TASK INSTRUCTIONS:
From the line that holds "Break this object" to the last line of the data, copy everything exactly; leave out all the rest.

DATA SHOWN:
-------------------------
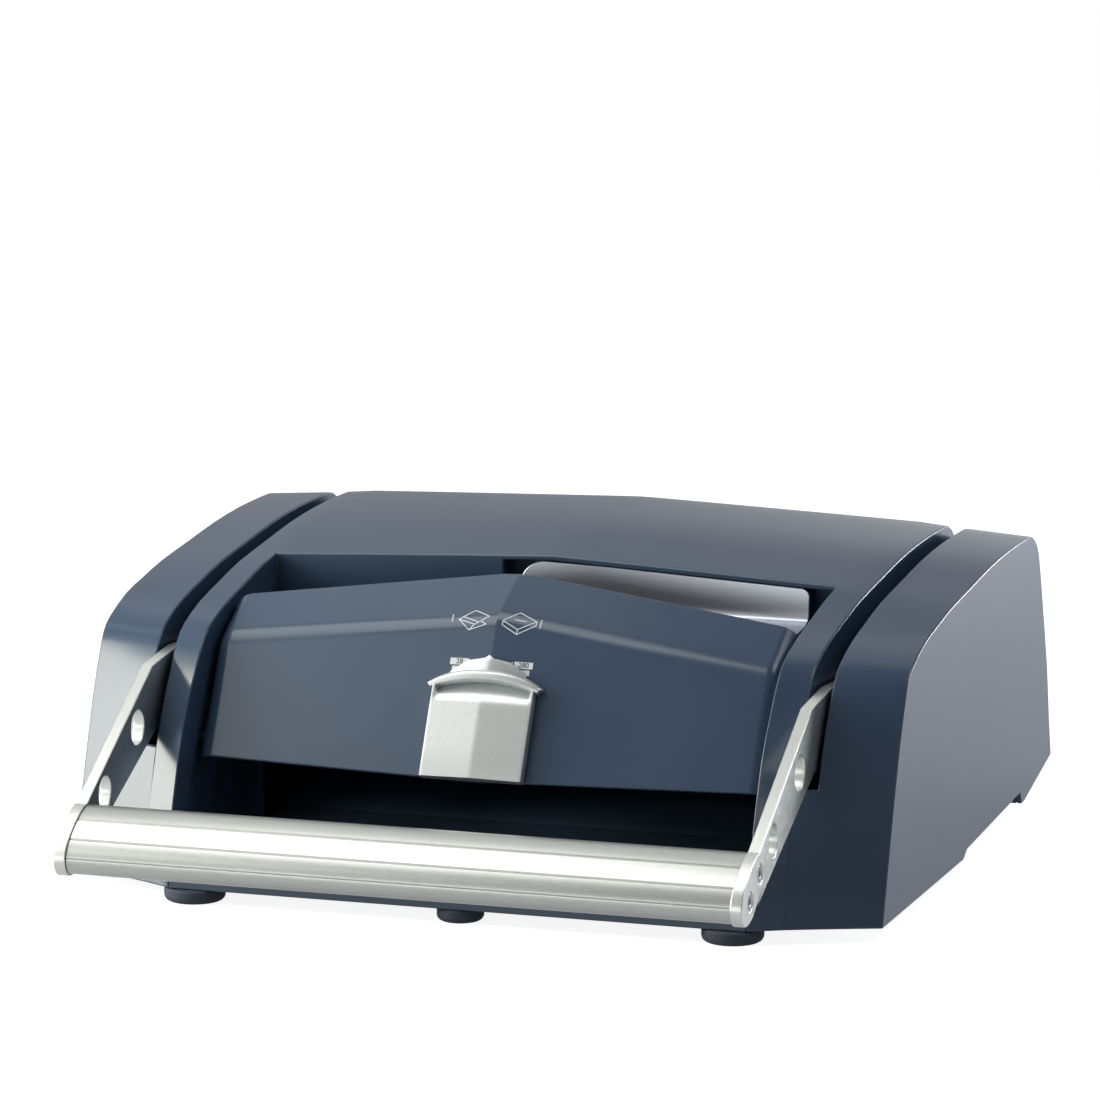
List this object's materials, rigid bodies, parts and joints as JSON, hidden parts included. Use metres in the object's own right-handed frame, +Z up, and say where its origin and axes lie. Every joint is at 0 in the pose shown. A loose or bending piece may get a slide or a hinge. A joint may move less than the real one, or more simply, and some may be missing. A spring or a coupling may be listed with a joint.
{
  "type": "binding machine",
  "caption": "Desktop channel binding machine with a wide two-arm press lever, a hinged front flap with a sliding size knob, a top document slot and a curved document rest.",
  "frame": {"origin": "centre of the outline on the table, at the underside of the feet", "axes": "+X to the right as seen from the handle, +Y from the handle to the rear, +Z up"},
  "size_m": [0.465, 0.501, 0.179],
  "materials": {
    "blue_grey_plastic": "satin moulded plastic",
    "dark_plastic": "dull moulded plastic",
    "satin_aluminium": "satin, brushed along its length",
    "silver_plastic": "satin silver lacquer",
    "steel": "machined",
    "dark_steel": "black oxide",
    "bronze": "sintered bearing bronze",
    "rubber": "dull"
  },
  "bodies": {
    "base": {"base_pan": "dark_plastic", "top_cover": "blue_grey_plastic", "rear_panel": "blue_grey_plastic", "cheek_cover_left": "blue_grey_plastic", "cheek_cover_right": "blue_grey_plastic", "document_rest": "satin_aluminium", "fixed_jaw": "steel", "spine_rest": "dark_steel", "tie_rod_front": "steel", "tie_rod_rear": "steel", "foot_front_left": "rubber", "foot_front_right": "rubber", "foot_front_centre": "rubber", "foot_rear_left": "rubber", "foot_rear_right": "rubber", "side_frame_left": "dark_steel", "side_frame_right": "dark_steel", "shaft_bush_left": "bronze", "shaft_bush_right": "bronze", "jaw_screw_left": "steel", "jaw_screw_right": "steel", "guide_pin_left": "steel", "guide_pin_right": "steel", "return_spring_left": "steel", "return_spring_right": "steel", "lever_stop_left": "rubber", "lever_stop_right": "rubber", "flap_pin_left": "steel", "flap_pin_right": "steel", "flap_buffer_left": "rubber", "flap_buffer_right": "rubber", "cover_screw_left_front": "steel", "cover_screw_left_rear": "steel", "cover_screw_right_front": "steel", "cover_screw_right_rear": "steel", "frame_screw_left_front": "steel", "frame_screw_left_rear": "steel", "frame_screw_right_front": "steel", "frame_screw_right_rear": "steel"},
    "press": {"moving_jaw": "steel", "cam_pad_left": "bronze", "cam_pad_right": "bronze"},
    "lever": {"lever_shaft": "steel", "cam_left": "dark_steel", "cam_right": "dark_steel", "lever_arm_left": "satin_aluminium", "lever_arm_right": "satin_aluminium", "handle_bar": "satin_aluminium", "handle_screw_left_lower": "steel", "handle_screw_left_upper": "steel", "handle_screw_right_lower": "steel", "handle_screw_right_upper": "steel"},
    "flap": {"front_flap": "blue_grey_plastic"},
    "knob": {"size_knob": "silver_plastic", "size_knob_clip": "dark_plastic", "size_knob_screw": "steel"}
  },
  "joints": [
    {"name": "lever_hinge", "type": "hinge", "parent": "base", "child": "lever", "pos_m": [0, 0.0515, 0.104], "axis": [-1, 0, 0], "range_deg": [0, 150]},
    {"name": "jaw_slide", "type": "slide", "parent": "base", "child": "press", "axis": [0, 1, 0], "range_m": [0, 0.008], "deforming": ["return_spring_left", "return_spring_right"]},
    {"name": "flap_hinge", "type": "hinge", "parent": "base", "child": "flap", "pos_m": [0, -0.0955, 0.082], "axis": [1, 0, 0], "range_deg": [0, 20]},
    {"name": "size_knob_slide", "type": "slide", "parent": "flap", "child": "knob", "axis": [0, -0.4536, -0.8912], "range_m": [0, 0.028]}
  ],
  "couplings": [
    {"joint": "jaw_slide", "follows": "lever_hinge", "m_per_rad": 0.0030558}
  ]
}
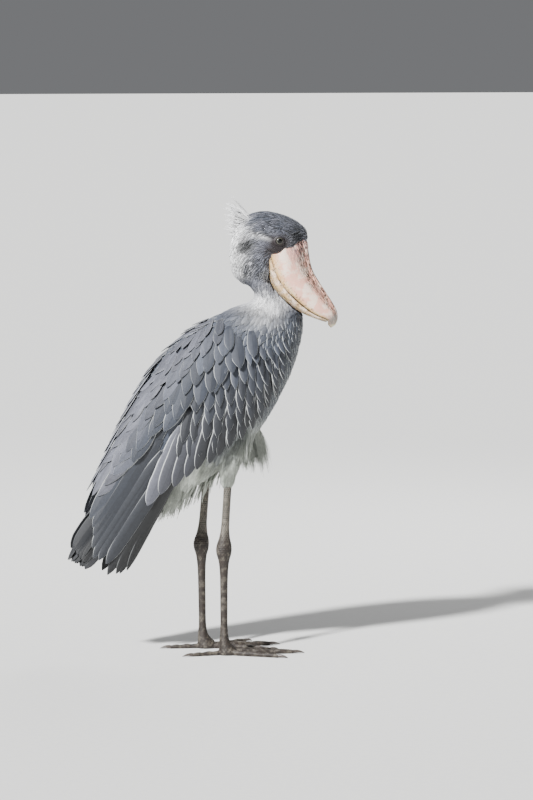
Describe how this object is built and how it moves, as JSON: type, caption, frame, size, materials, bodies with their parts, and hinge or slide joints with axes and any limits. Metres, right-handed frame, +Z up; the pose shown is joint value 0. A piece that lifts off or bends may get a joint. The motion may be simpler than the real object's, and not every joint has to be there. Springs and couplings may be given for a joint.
{
  "type": "shoebill",
  "caption": "Life-size standing shoebill: a grey wading bird at rest with folded wings, a drawn-in neck and a massive hooked bill.",
  "frame": {"origin": "on the floor under the middle of the whole, at the bottom centre of its bounding box", "axes": "+Z up, +X the way the bird's body faces, +Y to the bird's left"},
  "size_m": [0.637, 0.2672, 1.0643],
  "materials": {
    "slate_feather": "soft matt plumage, slate grey with pale fringes",
    "dark_quill": "satin, dark slate flight feathers",
    "pale_plume": "matt, loose pale grey plumes",
    "bill_horn": "satin horn, pinkish cream with grey-brown flecks",
    "leg_scale": "matt scaly skin, dark grey-brown",
    "claw_horn": "satin dark horn",
    "eye": "wet gloss, pale iris with a black pupil"
  },
  "bodies": {
    "root": {"bill_lower": "bill_horn", "bill_upper": "bill_horn", "claw_hind_left": "claw_horn", "claw_hind_right": "claw_horn", "claw_inner_left": "claw_horn", "claw_inner_right": "claw_horn", "claw_middle_left": "claw_horn", "claw_middle_right": "claw_horn", "claw_outer_left": "claw_horn", "claw_outer_right": "claw_horn", "eye_left": "eye", "eye_right": "eye", "head": "slate_feather", "neck": "slate_feather", "shank_left": "leg_scale", "shank_right": "leg_scale", "tail": "dark_quill", "tarsus_left": "leg_scale", "tarsus_right": "leg_scale", "thigh_left": "pale_plume", "thigh_right": "pale_plume", "toe_hind_left": "leg_scale", "toe_hind_right": "leg_scale", "toe_inner_left": "leg_scale", "toe_inner_right": "leg_scale", "toe_middle_left": "leg_scale", "toe_middle_right": "leg_scale", "toe_outer_left": "leg_scale", "toe_outer_right": "leg_scale", "torso": "slate_feather", "wing_left": "slate_feather", "wing_right": "slate_feather"}
  },
  "joints": []
}
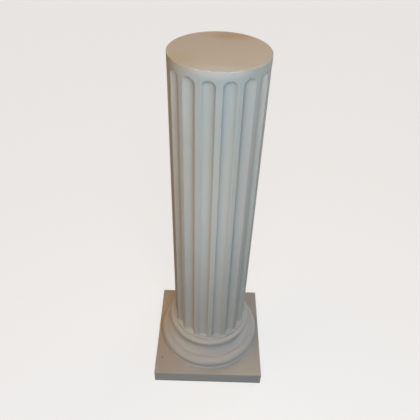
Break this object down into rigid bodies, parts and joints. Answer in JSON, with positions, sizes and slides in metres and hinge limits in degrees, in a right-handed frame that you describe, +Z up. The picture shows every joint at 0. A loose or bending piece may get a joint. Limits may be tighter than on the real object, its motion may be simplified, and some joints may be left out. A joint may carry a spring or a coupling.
{
  "type": "doric column",
  "caption": "Free-standing straight fluted column with a plain collar and flat top, on a round moulded base and a square plinth.",
  "frame": {"origin": "centre of the plinth's underside, on the floor", "axes": "+Z up along the shaft, -Y towards the front, +X to the right as seen from the front, along a side of the plinth"},
  "size_m": [0.335, 0.335, 1],
  "materials": {
    "shaft_plaster": "matte off-white cast plaster, yellowed on the flat top",
    "base_plaster": "matte off-white cast plaster, a little dust in the mouldings",
    "plinth_plaster": "matte off-white cast plaster, dusty beige on top"
  },
  "bodies": {
    "root": {"shaft": "shaft_plaster", "base": "base_plaster", "plinth": "plinth_plaster"}
  },
  "joints": []
}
-------------------------
FULL RESPONSE:
Break this object down into rigid bodies, parts and joints. Answer in JSON, with positions, sizes and slides in metres and hinge limits in degrees, in a right-handed frame that you describe, +Z up. The picture shows every joint at 0. A loose or bending piece may get a joint. Limits may be tighter than on the real object, its motion may be simplified, and some joints may be left out. A joint may carry a spring or a coupling.
{
  "type": "doric column",
  "caption": "Free-standing straight fluted column with a plain collar and flat top, on a round moulded base and a square plinth.",
  "frame": {"origin": "centre of the plinth's underside, on the floor", "axes": "+Z up along the shaft, -Y towards the front, +X to the right as seen from the front, along a side of the plinth"},
  "size_m": [0.335, 0.335, 1],
  "materials": {
    "shaft_plaster": "matte off-white cast plaster, yellowed on the flat top",
    "base_plaster": "matte off-white cast plaster, a little dust in the mouldings",
    "plinth_plaster": "matte off-white cast plaster, dusty beige on top"
  },
  "bodies": {
    "root": {"shaft": "shaft_plaster", "base": "base_plaster", "plinth": "plinth_plaster"}
  },
  "joints": []
}